## Stated problem
Print again only this span: the line with "cad_parts[obj.name] = obj", the line with "scene = bpy.context.scene", and all lines between them, exactly as given.

[START OF Dataset records]

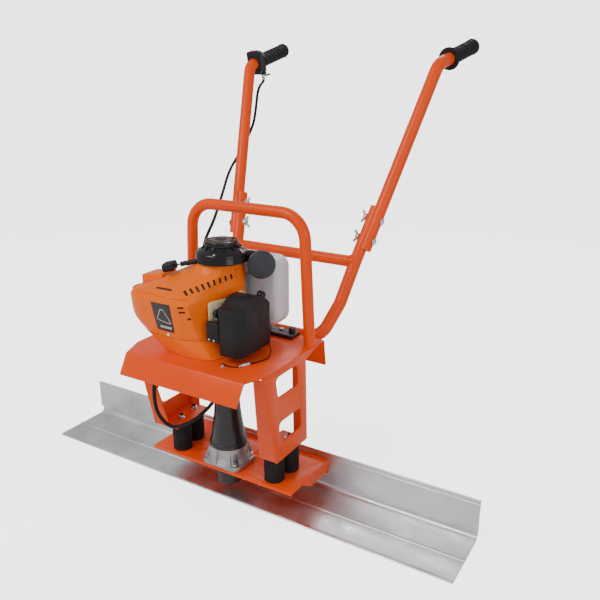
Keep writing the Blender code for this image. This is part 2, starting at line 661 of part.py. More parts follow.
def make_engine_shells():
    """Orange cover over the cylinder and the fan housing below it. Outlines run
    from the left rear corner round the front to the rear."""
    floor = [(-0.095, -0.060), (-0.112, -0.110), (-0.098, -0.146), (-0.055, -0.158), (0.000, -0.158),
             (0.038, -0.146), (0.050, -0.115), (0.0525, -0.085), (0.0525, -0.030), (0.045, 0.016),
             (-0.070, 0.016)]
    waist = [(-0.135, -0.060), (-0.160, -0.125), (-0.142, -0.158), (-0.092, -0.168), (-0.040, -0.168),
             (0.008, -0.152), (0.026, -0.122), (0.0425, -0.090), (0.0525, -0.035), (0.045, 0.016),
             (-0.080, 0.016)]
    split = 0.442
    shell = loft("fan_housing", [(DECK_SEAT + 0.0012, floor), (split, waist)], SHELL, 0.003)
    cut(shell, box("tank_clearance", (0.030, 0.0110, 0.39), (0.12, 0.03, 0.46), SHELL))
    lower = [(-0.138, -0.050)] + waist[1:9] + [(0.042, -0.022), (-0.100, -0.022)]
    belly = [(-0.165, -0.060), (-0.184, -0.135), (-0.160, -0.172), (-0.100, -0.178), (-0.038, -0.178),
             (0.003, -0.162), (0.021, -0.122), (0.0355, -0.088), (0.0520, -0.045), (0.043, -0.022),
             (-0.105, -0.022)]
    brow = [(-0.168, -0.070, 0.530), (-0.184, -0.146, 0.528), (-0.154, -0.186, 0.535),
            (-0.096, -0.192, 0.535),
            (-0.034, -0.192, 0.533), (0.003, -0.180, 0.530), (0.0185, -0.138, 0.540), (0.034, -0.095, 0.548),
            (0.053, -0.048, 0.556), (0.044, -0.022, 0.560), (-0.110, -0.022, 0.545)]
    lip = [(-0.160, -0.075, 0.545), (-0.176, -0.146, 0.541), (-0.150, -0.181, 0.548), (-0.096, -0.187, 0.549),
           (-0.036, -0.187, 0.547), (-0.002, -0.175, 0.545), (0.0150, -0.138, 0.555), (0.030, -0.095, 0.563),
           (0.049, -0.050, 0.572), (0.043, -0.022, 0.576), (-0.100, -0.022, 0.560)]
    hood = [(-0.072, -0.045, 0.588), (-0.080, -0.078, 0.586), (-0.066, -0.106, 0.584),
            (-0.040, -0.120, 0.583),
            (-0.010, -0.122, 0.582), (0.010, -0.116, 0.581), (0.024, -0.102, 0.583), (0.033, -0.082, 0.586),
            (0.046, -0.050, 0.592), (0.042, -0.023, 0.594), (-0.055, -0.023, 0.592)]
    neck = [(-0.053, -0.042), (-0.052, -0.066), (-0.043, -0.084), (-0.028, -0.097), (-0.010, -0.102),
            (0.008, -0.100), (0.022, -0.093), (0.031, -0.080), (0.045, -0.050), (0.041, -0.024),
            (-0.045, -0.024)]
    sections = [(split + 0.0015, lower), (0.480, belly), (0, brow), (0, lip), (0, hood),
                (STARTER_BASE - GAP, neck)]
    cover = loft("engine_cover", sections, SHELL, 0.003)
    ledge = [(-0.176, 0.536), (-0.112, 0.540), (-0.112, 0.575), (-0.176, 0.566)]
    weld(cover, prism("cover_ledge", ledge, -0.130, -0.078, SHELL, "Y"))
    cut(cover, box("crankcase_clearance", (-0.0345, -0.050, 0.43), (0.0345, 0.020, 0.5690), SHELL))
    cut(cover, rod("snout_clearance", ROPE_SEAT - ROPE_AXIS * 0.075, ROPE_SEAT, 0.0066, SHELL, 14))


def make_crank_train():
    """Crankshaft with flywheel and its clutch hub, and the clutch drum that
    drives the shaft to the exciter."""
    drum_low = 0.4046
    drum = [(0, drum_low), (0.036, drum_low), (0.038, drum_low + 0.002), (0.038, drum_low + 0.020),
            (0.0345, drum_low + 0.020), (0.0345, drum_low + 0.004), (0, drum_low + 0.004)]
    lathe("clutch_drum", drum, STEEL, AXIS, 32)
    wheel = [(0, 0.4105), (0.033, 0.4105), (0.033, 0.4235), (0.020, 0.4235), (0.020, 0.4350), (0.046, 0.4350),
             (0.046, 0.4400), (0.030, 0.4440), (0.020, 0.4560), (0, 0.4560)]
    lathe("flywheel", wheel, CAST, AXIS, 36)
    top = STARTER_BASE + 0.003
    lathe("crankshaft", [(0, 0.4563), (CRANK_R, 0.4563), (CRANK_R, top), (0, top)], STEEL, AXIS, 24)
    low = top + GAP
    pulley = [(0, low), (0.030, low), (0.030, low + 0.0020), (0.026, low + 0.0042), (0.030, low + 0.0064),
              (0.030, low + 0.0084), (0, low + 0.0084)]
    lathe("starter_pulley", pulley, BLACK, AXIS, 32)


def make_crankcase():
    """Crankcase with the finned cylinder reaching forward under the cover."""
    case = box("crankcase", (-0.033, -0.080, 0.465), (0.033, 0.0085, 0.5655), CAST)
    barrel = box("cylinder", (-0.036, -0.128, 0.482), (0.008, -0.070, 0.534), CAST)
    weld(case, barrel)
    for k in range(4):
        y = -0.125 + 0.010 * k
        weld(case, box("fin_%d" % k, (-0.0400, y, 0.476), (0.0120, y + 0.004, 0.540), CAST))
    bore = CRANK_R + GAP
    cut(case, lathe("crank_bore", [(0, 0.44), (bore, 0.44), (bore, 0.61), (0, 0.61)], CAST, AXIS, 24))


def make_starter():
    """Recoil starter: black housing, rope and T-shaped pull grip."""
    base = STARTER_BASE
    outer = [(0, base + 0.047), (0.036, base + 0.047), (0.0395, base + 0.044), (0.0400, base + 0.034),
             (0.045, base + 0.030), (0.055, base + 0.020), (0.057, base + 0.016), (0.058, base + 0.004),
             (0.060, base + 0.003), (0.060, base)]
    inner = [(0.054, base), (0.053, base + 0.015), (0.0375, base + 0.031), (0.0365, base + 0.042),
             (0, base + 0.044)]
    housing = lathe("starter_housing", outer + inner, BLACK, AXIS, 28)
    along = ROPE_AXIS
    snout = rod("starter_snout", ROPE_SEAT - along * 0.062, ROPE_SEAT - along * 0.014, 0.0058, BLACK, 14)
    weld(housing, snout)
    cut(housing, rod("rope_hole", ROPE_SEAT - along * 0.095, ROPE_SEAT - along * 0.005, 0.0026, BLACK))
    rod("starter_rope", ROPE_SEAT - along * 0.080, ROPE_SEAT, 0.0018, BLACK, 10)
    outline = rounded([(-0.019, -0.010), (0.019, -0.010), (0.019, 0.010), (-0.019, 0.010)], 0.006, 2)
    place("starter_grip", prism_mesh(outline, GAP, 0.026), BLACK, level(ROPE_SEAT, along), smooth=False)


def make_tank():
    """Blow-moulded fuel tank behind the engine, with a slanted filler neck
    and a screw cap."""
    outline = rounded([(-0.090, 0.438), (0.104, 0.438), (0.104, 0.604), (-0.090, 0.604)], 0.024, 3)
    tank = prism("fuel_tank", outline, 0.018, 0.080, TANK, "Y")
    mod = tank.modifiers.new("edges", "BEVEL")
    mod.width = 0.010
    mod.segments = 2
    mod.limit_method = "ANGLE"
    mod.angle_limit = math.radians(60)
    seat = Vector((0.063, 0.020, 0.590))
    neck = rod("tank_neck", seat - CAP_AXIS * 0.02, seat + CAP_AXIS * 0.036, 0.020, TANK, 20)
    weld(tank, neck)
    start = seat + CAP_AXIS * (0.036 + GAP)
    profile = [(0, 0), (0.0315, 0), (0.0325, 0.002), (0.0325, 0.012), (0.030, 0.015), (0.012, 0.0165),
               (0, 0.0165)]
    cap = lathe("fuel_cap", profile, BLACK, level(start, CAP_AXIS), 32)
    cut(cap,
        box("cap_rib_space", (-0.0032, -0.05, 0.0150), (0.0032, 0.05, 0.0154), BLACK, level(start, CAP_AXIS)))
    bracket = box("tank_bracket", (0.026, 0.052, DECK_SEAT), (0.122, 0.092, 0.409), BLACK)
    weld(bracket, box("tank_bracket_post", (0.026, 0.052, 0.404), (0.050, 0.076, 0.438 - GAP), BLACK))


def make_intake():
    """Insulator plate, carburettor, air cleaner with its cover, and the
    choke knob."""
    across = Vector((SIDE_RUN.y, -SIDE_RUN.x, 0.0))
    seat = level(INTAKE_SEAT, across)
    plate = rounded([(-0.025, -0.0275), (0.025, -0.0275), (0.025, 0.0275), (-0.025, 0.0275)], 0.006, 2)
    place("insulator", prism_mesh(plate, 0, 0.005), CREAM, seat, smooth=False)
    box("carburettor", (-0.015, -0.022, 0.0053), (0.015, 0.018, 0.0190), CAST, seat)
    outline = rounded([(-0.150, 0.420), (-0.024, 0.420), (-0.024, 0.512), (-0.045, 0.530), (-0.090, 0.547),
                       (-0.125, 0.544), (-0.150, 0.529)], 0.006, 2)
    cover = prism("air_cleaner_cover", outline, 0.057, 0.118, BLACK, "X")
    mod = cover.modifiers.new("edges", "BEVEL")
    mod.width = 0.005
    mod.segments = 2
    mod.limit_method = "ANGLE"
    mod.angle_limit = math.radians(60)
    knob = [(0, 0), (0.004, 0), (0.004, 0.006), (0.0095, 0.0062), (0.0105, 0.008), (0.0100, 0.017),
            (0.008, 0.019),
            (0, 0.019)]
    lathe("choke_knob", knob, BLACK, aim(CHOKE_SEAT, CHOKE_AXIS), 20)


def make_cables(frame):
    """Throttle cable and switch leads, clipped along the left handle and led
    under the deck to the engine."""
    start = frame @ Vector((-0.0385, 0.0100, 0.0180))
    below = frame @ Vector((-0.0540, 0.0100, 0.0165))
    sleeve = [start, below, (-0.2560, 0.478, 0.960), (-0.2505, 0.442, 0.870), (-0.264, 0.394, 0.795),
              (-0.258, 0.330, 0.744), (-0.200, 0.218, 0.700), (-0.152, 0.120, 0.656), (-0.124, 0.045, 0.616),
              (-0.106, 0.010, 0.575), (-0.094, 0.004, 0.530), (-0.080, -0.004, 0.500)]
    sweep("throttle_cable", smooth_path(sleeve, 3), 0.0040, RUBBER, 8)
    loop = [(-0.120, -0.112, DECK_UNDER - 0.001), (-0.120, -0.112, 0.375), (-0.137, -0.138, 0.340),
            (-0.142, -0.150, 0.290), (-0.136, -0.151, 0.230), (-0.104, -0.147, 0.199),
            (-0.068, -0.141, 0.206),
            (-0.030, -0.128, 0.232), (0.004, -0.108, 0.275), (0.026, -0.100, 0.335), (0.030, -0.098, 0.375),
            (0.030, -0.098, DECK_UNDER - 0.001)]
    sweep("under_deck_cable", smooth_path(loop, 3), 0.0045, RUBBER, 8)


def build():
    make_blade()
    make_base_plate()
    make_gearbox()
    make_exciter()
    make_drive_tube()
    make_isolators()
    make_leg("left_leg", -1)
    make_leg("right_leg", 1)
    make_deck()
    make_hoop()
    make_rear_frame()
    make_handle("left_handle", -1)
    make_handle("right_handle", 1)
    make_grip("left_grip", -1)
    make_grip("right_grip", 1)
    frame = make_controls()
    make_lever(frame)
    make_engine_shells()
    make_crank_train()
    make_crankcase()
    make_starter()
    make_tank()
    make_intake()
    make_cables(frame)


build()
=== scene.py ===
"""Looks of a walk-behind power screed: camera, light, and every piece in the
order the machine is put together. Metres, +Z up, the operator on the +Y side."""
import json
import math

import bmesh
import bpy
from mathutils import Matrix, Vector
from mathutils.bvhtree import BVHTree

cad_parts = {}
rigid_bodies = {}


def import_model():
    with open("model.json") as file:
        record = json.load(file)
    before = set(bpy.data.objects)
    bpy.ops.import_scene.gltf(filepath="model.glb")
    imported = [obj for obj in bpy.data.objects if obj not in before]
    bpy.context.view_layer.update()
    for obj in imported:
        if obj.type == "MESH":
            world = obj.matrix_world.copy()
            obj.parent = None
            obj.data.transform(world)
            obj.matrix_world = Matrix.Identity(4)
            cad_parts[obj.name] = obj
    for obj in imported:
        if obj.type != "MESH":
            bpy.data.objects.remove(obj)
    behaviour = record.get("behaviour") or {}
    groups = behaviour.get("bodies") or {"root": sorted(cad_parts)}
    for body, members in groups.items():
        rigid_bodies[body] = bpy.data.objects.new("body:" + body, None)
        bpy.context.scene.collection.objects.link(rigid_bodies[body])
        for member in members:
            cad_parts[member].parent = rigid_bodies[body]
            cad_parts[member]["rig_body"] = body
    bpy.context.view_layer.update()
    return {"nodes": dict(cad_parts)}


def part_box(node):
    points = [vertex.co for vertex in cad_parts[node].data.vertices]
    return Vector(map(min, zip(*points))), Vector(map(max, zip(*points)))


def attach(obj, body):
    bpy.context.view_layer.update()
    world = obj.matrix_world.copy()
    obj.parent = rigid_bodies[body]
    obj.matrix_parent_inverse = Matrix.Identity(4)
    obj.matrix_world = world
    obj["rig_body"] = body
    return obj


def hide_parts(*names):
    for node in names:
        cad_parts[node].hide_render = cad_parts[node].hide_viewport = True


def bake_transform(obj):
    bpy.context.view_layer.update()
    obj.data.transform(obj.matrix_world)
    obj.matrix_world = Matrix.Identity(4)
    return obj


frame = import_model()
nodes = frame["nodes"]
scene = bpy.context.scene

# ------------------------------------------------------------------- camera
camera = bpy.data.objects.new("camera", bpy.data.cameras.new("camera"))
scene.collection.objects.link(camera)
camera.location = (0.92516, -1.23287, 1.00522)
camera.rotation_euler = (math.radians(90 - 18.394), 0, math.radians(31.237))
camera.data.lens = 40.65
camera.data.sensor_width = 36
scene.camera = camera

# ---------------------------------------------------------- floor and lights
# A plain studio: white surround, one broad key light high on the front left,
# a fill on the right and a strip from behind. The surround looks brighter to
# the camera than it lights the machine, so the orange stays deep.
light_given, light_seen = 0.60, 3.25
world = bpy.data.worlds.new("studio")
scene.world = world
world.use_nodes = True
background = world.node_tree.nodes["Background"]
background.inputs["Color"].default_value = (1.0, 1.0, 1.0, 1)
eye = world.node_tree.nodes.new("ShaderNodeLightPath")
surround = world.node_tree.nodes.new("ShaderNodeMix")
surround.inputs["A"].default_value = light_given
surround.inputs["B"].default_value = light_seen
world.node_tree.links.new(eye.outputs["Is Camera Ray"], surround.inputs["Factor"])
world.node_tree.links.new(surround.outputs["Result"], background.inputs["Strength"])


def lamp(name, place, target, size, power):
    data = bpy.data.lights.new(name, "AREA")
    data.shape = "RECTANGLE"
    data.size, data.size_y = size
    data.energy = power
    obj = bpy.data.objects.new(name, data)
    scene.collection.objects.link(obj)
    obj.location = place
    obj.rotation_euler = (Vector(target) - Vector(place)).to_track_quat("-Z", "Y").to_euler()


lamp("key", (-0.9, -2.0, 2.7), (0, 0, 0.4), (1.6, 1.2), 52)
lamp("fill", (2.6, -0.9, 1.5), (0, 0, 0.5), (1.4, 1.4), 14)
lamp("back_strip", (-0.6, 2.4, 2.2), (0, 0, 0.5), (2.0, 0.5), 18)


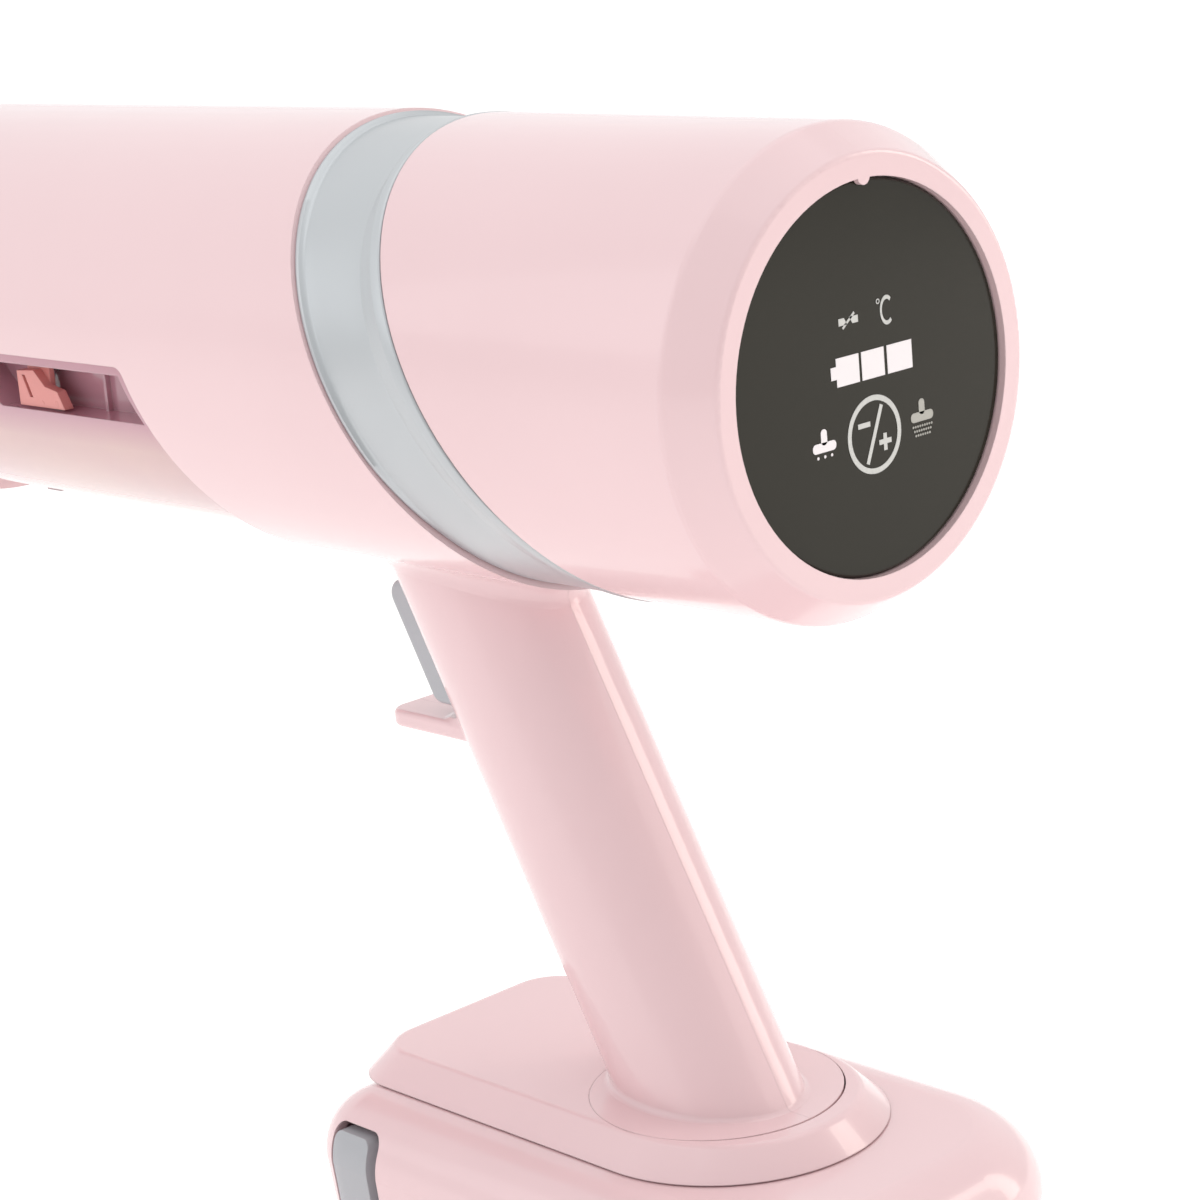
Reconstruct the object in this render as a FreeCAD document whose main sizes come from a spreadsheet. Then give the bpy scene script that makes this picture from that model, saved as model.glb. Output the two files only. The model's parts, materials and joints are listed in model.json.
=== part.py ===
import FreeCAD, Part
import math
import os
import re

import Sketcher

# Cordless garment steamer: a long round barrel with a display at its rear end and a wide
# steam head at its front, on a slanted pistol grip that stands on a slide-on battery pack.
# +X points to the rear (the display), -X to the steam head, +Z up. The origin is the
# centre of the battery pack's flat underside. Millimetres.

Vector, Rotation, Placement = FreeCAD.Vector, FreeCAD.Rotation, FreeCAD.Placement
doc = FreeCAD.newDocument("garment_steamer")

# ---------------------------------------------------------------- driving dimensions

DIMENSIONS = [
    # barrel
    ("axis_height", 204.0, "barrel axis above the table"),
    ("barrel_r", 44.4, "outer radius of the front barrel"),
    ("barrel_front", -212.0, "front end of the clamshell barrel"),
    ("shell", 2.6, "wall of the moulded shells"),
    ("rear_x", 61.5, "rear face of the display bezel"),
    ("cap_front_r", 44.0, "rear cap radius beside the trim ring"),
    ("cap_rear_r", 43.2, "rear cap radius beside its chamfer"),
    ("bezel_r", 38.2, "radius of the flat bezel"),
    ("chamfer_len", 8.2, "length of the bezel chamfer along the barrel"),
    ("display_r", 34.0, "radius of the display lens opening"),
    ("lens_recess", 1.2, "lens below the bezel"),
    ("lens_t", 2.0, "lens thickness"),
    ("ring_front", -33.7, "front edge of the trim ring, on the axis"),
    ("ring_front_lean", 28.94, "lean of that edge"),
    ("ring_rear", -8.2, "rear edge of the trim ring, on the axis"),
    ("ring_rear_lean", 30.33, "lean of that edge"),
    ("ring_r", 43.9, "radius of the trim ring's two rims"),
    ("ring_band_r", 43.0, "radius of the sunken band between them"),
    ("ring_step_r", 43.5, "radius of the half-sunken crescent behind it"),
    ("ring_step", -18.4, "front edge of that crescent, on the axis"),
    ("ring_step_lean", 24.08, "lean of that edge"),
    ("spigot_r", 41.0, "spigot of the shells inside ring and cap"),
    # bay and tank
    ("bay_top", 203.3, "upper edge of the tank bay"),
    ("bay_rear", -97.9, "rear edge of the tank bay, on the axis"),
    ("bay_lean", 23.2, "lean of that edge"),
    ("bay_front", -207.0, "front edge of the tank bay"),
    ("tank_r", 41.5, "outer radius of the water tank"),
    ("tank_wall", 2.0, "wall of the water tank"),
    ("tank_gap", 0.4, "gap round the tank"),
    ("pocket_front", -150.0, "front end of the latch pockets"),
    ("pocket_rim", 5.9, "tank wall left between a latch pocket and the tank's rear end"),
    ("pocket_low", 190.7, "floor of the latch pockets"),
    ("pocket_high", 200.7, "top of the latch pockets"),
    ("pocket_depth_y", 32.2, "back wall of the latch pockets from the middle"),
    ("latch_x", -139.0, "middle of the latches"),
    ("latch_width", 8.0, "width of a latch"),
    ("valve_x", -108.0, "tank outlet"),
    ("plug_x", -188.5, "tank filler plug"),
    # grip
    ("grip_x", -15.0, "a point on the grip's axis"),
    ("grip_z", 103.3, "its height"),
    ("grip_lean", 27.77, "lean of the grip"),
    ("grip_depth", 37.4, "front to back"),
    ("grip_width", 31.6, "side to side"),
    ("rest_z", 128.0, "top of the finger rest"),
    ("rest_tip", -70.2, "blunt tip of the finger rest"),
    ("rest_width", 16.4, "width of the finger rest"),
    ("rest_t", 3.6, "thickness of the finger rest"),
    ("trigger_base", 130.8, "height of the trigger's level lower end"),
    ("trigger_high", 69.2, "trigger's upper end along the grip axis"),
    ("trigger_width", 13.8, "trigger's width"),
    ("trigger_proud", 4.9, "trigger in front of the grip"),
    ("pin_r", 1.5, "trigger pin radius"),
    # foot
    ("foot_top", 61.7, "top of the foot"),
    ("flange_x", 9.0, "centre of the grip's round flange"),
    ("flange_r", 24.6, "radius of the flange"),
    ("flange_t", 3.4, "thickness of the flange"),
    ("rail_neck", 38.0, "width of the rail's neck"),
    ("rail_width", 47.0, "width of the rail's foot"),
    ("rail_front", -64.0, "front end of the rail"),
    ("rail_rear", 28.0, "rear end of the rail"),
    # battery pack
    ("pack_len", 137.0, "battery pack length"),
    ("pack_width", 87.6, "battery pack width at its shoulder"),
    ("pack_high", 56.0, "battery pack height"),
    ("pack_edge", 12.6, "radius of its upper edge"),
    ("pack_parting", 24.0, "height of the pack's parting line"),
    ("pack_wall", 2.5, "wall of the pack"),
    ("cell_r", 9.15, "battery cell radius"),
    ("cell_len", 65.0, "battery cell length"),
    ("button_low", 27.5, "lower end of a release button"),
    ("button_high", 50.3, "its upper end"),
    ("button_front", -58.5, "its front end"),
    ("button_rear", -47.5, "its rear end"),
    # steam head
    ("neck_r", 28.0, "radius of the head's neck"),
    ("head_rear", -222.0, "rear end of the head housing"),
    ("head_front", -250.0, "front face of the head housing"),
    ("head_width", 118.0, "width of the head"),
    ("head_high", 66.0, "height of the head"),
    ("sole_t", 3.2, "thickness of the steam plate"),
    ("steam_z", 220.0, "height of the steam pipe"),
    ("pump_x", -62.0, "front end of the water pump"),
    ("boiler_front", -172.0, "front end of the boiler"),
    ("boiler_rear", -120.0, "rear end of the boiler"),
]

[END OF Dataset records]

## Response to the exercise
            cad_parts[obj.name] = obj
    for obj in imported:
        if obj.type != "MESH":
            bpy.data.objects.remove(obj)
    behaviour = record.get("behaviour") or {}
    groups = behaviour.get("bodies") or {"root": sorted(cad_parts)}
    for body, members in groups.items():
        rigid_bodies[body] = bpy.data.objects.new("body:" + body, None)
        bpy.context.scene.collection.objects.link(rigid_bodies[body])
        for member in members:
            cad_parts[member].parent = rigid_bodies[body]
            cad_parts[member]["rig_body"] = body
    bpy.context.view_layer.update()
    return {"nodes": dict(cad_parts)}


def part_box(node):
    points = [vertex.co for vertex in cad_parts[node].data.vertices]
    return Vector(map(min, zip(*points))), Vector(map(max, zip(*points)))


def attach(obj, body):
    bpy.context.view_layer.update()
    world = obj.matrix_world.copy()
    obj.parent = rigid_bodies[body]
    obj.matrix_parent_inverse = Matrix.Identity(4)
    obj.matrix_world = world
    obj["rig_body"] = body
    return obj


def hide_parts(*names):
    for node in names:
        cad_parts[node].hide_render = cad_parts[node].hide_viewport = True


def bake_transform(obj):
    bpy.context.view_layer.update()
    obj.data.transform(obj.matrix_world)
    obj.matrix_world = Matrix.Identity(4)
    return obj


frame = import_model()
nodes = frame["nodes"]
scene = bpy.context.scene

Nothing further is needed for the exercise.